The basic parallel construct

Let's see the classic OpenMP "Hello World!" program:

#include <stdio.h>

int main(void)
{
    #pragma omp parallel
    {
        printf("Hello World!\n");
    }

    return 0;
}

Check the kernel part:

#pragma omp parallel
{
    printf("Hello World!\n");
}

The whole part is called construct. The first line, "#pragma omp parallel" is compiler directive, and parallel is the directive name. The rest part, "{ ... }", is called structured block. The directive applies structured block, which means "{ printf("Hello World!\n"); }" will run in parallelism (In this simple example, the '{' and '}' are not necessary, but I think it is a good habit to keep them.).

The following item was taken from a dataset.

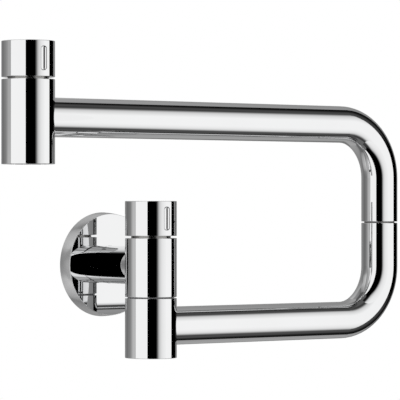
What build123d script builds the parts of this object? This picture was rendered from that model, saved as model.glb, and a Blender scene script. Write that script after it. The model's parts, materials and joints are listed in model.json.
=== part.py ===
"""Wall mounted pot filler with two folding arms and two shut-off valves.

Millimetres, +Z up. The wall is the plane y = 0 and the tap stands out from it along -Y.
The origin is the mouth of the water inlet, in the middle of the flange's back.
Two round columns carry the valves: the main column by the wall, and the outlet column at the
end of the folded upper arm. The arms lie one above the other, parallel to the wall.
"""

import math
import os

from build123d import *

# Outer sizes
body_diameter = 35.0  # all four turned sections and both knobs
tube_diameter = 26.0
tube_wall = 1.5
bend_radius = 38.0  # centre line of both bends
column_to_wall = 55.0  # wall to the main column's axis
lower_reach = 208.0  # main column's axis to the joint's axis
upper_reach = 309.0  # joint's axis to the outlet column's axis
arm_spacing = 139.3  # between the centre lines of the two arms
edge_round = 0.4  # broken edges of the turned sections

# Wall flange
flange_diameter = 71.6
flange_depth = 10.0
flange_plate = 2.5
flange_rim = 4.0
flange_crown = 1.0  # how much the curved rim narrows, wall to front
flange_crown_middle = 0.36  # the same, half way
flange_round = 0.3
flange_seal_width = 2.5
flange_seal_thickness = 1.5
hub_wall = 4.0
hub_depth = 4.5
slip_clearance = 0.05  # flange hub over the stub

# Water inlet, G1/2 female
inlet_thread_diameter = 18.63
inlet_thread_length = 12.0
inlet_stop_diameter = 14.0
inlet_stop_length = 2.5

# Fits
running_clearance = 0.05  # radial, turning pieces
face_clearance = 0.05  # axial, turning pieces
seal_section = 1.6  # thickness of every O-ring

# Sockets that the tubes are brazed into
socket_lap = 0.7  # how far the tube's end passes the point where it leaves the column
socket_web = 0.5  # metal between the socket and the valve chamber
port_width = 9.0
port_margin = 1.0

# Ceramic valve, the same in both columns
inlet_drop = 18.6  # valve body's top to the inlet's axis
outlet_arm_drop = 24.5  # outlet body's top to the upper arm's axis
nut_thread_length = 10.6
collar_height = 3.0
barrel_length = 14.0
water_gap = 2.5  # round the barrel
barrel_wall = 1.0
barrel_cap = 2.0
neck_step = 1.5
neck_wall = 2.45
neck_length = 8.0
window_width = 8.0
window_height = 5.5
seat_seal_thickness = 2.0
disc_thickness = 2.5
disc_play = 0.3
disc_port_radius = 3.9  # where the kidney ports run
disc_port_width = 3.0
disc_port_angle = 60.0
valve_port_diameter = 10.0
seat_web = 3.1  # floor under the valve chamber
driver_width = 5.0
clip_thickness = 0.8
clip_grip = 0.8
clip_width = 1.8
nut_inset = 4.1  # nut's head inside the column's outline
nut_head_height = 3.2
nut_hole_play = 0.8
notch_width = 3.0
notch_depth = 1.4
notch_count = 4

# Knobs
knob_height = 23.5
knob_gap = 1.4
knob_cavity_depth = 7.0
knob_cavity_play = 0.8
tang_step = 0.5
tang_length = 9.0
tang_play = 0.6
rib_width = 4.1
rib_height = 16.3
rib_rise = 2.0
grub_diameter = 4.0
grub_length = 6.0
grub_hex = 2.0
grub_hex_depth = 2.5

# Swivel under the valve body
swivel_gap = 0.8
spigot_thread_length = 9.0
spigot_thread_step = 1.0
spigot_bore_diameter = 10.0
spigot_end = 3.0
spigot_hole_diameter = 7.0
upper_land = 9.1
lower_land = 6.4
chamber_margin = 1.5
thrust_washer_thickness = 0.8
retaining_ring_thickness = 1.0
retaining_grip = 0.8
spigot_tail = 0.8
tail_clearance = 0.45
cap_thickness = 1.7
cap_step = 1.0
recess_wall = 3.5
recess_play = 1.0
swivel_washer_inset = 1.75

# Joint between the arms
joint_gap = 0.9
bush_wall = 2.45
bush_length = 24.0
joint_root_length = 14.0
joint_bore_wall = 2.5
joint_washer_inset = 2.1
snap_ring_thickness = 1.2
snap_ring_rise = 1.0
snap_ring_play = 0.35
snap_ring_height = 4.5  # above the bush's lower end
joint_tail = 1.5

# Outlet
throat_length = 14.7
throat_top_diameter = 10.0
aerator_diameter = 24.0
aerator_depth = 10.0
aerator_wall = 2.0
aerator_recess = 0.4
aerator_lip = 1.2
aerator_seal_thickness = 1.5
aerator_seal_width = 2.6
jet_plate_thickness = 5.0
jet_diameter = 1.8
jet_ring_radii = (3.3, 6.8)
jet_ring_counts = (6, 12)

# Worked out from the sizes above
body_radius = body_diameter / 2
tube_radius = tube_diameter / 2
tube_bore = tube_radius - tube_wall
column_y = -column_to_wall
socket_face = math.sqrt(body_radius**2 - tube_radius**2) - socket_lap

chamber_radius = socket_face - socket_web
barrel_radius = chamber_radius - water_gap
disc_bore = barrel_radius - barrel_wall
neck_radius = barrel_radius - neck_step
stem_radius = neck_radius - neck_wall - running_clearance
tang_radius = stem_radius - tang_step
chamber_depth = nut_thread_length + collar_height + barrel_length
nut_head_radius = body_radius - nut_inset
knob_cavity_radius = nut_head_radius + knob_cavity_play

main_top = inlet_drop
main_bottom = main_top - chamber_depth - seat_web - spigot_thread_length
sleeve_top = main_bottom - swivel_gap
chamber_half = tube_bore - chamber_margin
lower_arm_z = sleeve_top - upper_land - chamber_half
lower_land_bottom = lower_arm_z - chamber_half - lower_land
thrust_washer_bottom = lower_land_bottom - face_clearance - thrust_washer_thickness
ring_bottom = thrust_washer_bottom - retaining_ring_thickness
spigot_bottom = ring_bottom - spigot_tail
cap_top = spigot_bottom - tail_clearance
sleeve_bottom = cap_top - cap_thickness
spigot_radius = barrel_radius
recess_radius = body_radius - recess_wall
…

Compile and run the program on one 2-core machine:

# gcc -fopenmp hello.c
# ./a.out
Hello World!
Hello World!

The "Hello World!" is printed twice. Run it on another 24-core machine:

# gcc -fopenmp hello.c
# ./a.out
Hello World!
Hello World!
......
Hello World!

This time, "Hello World!" is outputted 24 times. It seems the thread number is always equal to CPU cores, but we should not assume it. The algorithm of generating how many threads is a little complicated, and the spec has a detailed description of it.

We can use num_threads clause to set the requested number of threads. Change the directive as following:

#pragma omp parallel num_threads(4)

compile again and run the program on both the 2-core and 24-core machines, and the "Hello World!" is outputted 4 times. Please notice that the Operating System will try best to allocate num_threads threads, but due to the limitation on the resources, it is not guaranteed. For example:

#pragma omp parallel num_threads(300000)

The above directive will cause program crash on my 2-core machine.

In fact, the general format OpenMP directive for C/C++ is like this:

#pragma omp directive-name [clause[ [,] clause] ... ] new-line 

"#pragma omp" identifies that this is used for OpenMP; every directive must have one directive-name (e.g., parallel.), and 0 or more clauses (e.g., num_threads.) follow it. At the end of directive, there should be a new-line character, e.g, on Unix, it is \n.